Beneath this instruction is a block of data; output from it exactly the lines that run from the one containing "grip = make_grip()" through the one containing "if empty is", inclusive.

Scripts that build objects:
◇ ◇ ◇ ◇
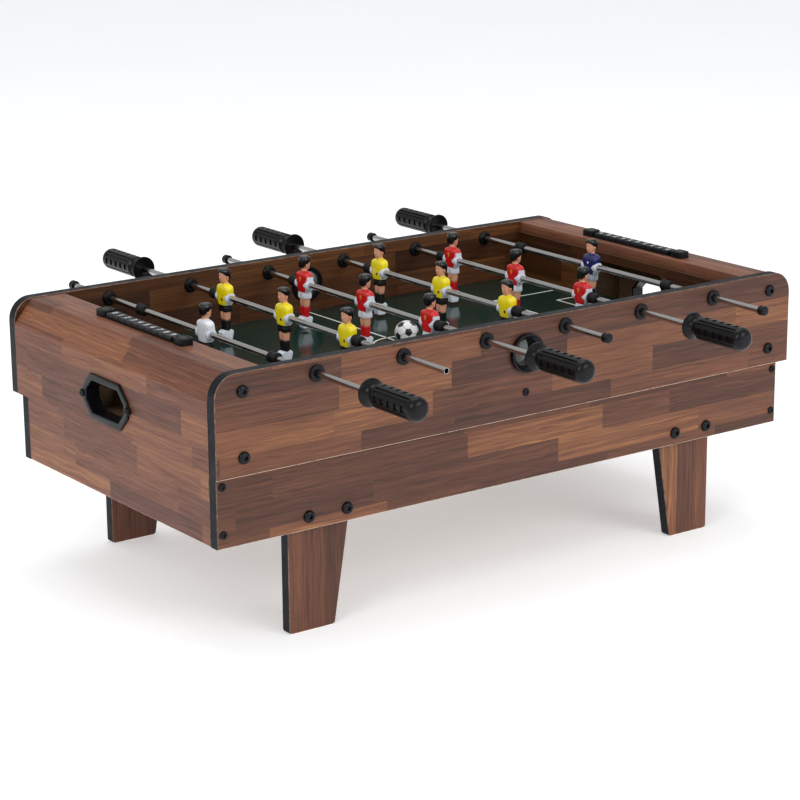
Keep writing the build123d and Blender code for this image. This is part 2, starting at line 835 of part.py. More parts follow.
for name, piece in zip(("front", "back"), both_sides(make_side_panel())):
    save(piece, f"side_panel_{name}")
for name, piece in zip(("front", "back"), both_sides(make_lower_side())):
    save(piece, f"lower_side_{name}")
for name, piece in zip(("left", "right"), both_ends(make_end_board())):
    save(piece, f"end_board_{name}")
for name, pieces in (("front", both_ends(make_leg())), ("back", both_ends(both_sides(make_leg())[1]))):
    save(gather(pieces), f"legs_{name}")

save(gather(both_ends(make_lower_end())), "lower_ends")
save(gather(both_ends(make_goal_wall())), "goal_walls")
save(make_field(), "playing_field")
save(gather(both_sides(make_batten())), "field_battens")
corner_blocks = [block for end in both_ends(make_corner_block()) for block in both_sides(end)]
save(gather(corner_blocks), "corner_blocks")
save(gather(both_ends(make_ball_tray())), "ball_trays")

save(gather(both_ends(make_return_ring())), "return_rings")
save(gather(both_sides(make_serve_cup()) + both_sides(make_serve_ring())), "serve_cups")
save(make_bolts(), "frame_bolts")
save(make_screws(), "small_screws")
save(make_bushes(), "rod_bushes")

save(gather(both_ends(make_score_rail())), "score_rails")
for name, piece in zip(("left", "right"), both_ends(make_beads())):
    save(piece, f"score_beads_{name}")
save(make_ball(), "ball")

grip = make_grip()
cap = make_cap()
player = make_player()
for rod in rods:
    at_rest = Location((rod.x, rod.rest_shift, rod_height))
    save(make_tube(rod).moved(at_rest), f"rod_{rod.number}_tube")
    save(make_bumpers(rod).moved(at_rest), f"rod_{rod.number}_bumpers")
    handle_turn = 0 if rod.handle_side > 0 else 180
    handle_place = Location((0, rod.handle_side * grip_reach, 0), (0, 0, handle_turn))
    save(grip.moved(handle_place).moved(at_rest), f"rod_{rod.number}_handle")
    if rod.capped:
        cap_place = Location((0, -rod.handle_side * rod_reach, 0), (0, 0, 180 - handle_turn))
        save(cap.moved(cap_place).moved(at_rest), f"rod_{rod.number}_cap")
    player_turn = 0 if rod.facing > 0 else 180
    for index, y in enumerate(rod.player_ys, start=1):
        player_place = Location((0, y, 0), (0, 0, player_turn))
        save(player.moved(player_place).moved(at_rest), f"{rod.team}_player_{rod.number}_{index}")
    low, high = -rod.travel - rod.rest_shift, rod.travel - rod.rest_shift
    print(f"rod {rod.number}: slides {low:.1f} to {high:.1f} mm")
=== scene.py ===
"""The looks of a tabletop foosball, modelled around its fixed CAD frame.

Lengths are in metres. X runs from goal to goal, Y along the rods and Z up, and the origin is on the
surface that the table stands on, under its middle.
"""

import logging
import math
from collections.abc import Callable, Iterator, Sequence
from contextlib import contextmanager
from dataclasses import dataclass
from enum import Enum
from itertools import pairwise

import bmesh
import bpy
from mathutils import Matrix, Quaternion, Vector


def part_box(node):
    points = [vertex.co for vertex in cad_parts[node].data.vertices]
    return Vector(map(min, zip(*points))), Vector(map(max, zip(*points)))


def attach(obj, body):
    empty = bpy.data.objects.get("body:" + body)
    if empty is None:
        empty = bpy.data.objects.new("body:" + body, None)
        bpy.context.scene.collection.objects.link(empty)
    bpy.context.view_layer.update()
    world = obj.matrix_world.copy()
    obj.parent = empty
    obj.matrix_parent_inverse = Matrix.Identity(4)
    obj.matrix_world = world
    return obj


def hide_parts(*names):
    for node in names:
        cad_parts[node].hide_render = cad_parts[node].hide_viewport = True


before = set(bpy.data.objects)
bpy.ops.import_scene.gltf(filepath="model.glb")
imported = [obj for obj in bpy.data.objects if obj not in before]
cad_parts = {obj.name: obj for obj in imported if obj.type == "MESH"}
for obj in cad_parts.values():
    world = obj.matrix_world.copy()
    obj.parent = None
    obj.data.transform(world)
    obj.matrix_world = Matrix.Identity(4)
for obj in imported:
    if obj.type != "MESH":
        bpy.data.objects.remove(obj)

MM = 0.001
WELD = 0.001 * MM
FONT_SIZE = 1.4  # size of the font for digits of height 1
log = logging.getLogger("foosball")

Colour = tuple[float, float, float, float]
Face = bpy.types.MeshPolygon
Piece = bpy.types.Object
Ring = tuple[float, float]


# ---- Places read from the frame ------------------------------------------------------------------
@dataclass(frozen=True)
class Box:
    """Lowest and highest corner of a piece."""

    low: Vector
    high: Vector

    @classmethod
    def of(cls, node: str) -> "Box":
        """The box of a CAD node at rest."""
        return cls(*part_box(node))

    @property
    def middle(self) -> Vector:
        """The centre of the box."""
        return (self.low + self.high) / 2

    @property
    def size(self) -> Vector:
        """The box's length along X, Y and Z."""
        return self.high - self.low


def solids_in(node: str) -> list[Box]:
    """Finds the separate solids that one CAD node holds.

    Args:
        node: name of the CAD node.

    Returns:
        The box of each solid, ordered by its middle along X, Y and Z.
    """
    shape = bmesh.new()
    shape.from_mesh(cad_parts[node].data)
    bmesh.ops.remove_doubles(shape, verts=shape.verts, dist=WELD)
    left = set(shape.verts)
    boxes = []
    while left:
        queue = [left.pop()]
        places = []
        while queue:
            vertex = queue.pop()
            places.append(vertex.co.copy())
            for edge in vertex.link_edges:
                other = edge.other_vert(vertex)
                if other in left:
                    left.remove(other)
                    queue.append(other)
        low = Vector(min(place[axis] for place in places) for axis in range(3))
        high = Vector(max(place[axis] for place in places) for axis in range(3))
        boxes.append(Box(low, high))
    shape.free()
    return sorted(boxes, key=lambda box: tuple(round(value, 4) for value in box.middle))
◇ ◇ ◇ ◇
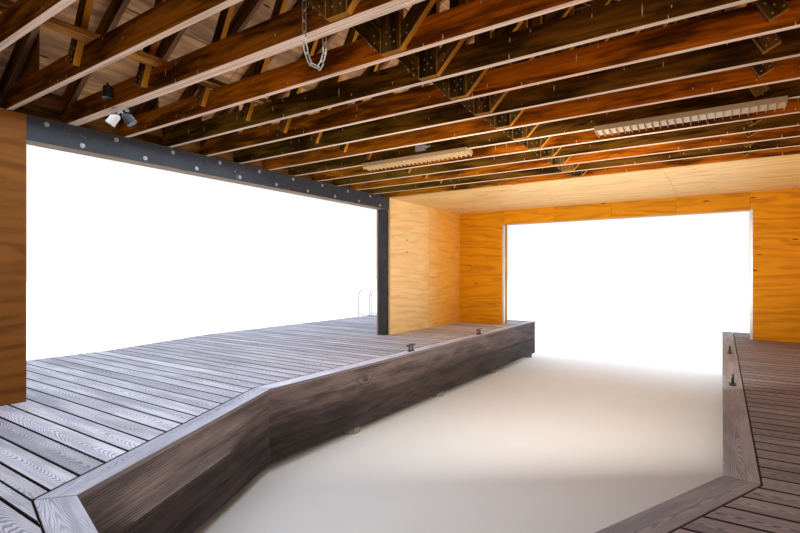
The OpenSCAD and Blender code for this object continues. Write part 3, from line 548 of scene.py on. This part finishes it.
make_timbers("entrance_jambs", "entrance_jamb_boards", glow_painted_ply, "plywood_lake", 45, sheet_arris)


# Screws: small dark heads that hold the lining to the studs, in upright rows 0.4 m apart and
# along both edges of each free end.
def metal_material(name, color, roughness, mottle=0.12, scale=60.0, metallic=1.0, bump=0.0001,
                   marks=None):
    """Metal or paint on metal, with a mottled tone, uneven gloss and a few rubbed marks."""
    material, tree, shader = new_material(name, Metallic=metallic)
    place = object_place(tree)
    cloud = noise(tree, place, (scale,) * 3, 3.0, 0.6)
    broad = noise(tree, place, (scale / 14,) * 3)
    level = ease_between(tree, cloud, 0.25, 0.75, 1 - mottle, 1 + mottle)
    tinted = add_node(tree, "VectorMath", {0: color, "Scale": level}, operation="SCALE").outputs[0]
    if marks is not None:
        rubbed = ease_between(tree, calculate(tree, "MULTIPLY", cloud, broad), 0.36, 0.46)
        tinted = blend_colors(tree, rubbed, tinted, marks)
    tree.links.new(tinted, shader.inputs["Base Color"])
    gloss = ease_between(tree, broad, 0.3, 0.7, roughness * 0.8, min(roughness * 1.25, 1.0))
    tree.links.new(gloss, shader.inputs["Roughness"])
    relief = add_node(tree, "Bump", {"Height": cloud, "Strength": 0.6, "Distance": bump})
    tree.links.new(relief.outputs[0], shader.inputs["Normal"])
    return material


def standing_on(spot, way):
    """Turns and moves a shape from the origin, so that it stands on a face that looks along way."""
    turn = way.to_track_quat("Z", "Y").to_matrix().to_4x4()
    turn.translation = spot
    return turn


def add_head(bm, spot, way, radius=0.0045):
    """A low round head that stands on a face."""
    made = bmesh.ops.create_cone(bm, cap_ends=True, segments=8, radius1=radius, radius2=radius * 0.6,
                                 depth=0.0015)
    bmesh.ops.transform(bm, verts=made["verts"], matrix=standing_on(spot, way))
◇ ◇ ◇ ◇
# [SOLUTION TO THE PROBLEM]
grip = make_grip()
cap = make_cap()
player = make_player()
for rod in rods:
    at_rest = Location((rod.x, rod.rest_shift, rod_height))
    save(make_tube(rod).moved(at_rest), f"rod_{rod.number}_tube")
    save(make_bumpers(rod).moved(at_rest), f"rod_{rod.number}_bumpers")
    handle_turn = 0 if rod.handle_side > 0 else 180
    handle_place = Location((0, rod.handle_side * grip_reach, 0), (0, 0, handle_turn))
    save(grip.moved(handle_place).moved(at_rest), f"rod_{rod.number}_handle")
    if rod.capped:
        cap_place = Location((0, -rod.handle_side * rod_reach, 0), (0, 0, 180 - handle_turn))
        save(cap.moved(cap_place).moved(at_rest), f"rod_{rod.number}_cap")
    player_turn = 0 if rod.facing > 0 else 180
    for index, y in enumerate(rod.player_ys, start=1):
        player_place = Location((0, y, 0), (0, 0, player_turn))
        save(player.moved(player_place).moved(at_rest), f"{rod.team}_player_{rod.number}_{index}")
    low, high = -rod.travel - rod.rest_shift, rod.travel - rod.rest_shift
    print(f"rod {rod.number}: slides {low:.1f} to {high:.1f} mm")
=== scene.py ===
"""The looks of a tabletop foosball, modelled around its fixed CAD frame.

Lengths are in metres. X runs from goal to goal, Y along the rods and Z up, and the origin is on the
surface that the table stands on, under its middle.
"""

import logging
import math
from collections.abc import Callable, Iterator, Sequence
from contextlib import contextmanager
from dataclasses import dataclass
from enum import Enum
from itertools import pairwise

import bmesh
import bpy
from mathutils import Matrix, Quaternion, Vector


def part_box(node):
    points = [vertex.co for vertex in cad_parts[node].data.vertices]
    return Vector(map(min, zip(*points))), Vector(map(max, zip(*points)))


def attach(obj, body):
    empty = bpy.data.objects.get("body:" + body)
    if empty is None:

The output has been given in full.